Immediately after the first round, elected delegates gathered for semi-formal discussions and consultations. Some of the critical decisions were made during these "tea talks" between the first and second rounds of the election. The Supreme Soviet was to convene as soon as possible (two weeks after the election) and declare independence without delay. The Lithuanians were afraid that during the scheduled assembly of the Congress of People's Deputies on 12 March 1990, Gorbachev would be appointed as the President of the Soviet Union and would gain greater powers within the union. Specifically, Lithuanians feared that Gorbachev would pass a law on secession that would make it virtually impossible to break away from the Soviet Union. At the time of its first gathering on 10 March, the final results of the run-off election were not yet available.
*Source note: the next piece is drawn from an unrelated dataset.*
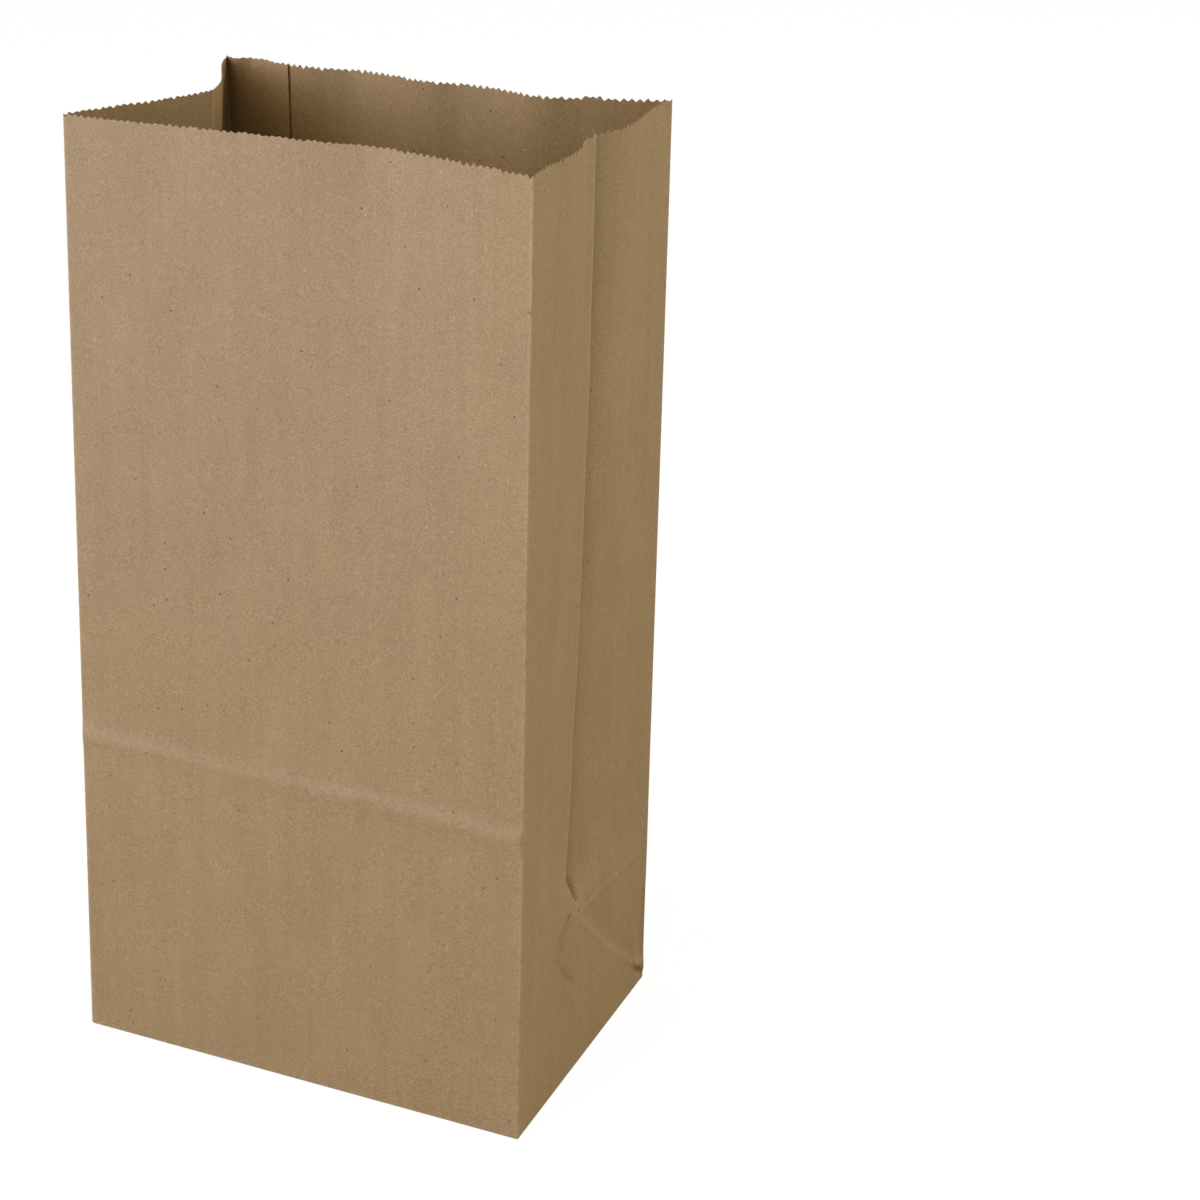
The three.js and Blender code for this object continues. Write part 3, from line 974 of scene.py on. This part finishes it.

During the first session, the delegates elected a commission to verify the election results. As verification was a time-consuming process, the Supreme Soviet adjourned until 09:00 the next morning. On 11 March the Supreme Soviet elected Vytautas Landsbergis, leader of Sąjūdis, as its chairman (91 votes) against Algirdas Brazauskas, leader of CPL, (38 votes). On the same day the Soviet changed its name to the Supreme Council of the Republic of Lithuania, re-adopted interwar coat of arms, and passed the Act of the Re-Establishment of the State of Lithuania (124 votes in favor, 6 abstentions, none opposed). It also abolished Soviet constitutions and re-adopted the Lithuanian Constitution of 1938, the last constitution before the Soviet occupation. It was a symbolic move to emphasize the legal continuity of the interwar state as the Constitution of 1938 was suspended minutes later and replaced by the Provisional Fundamental Law, based on the Constitution of Lithuanian SSR proposals of 1989. Thus Lithuania officially declared its independence from the Soviet Union.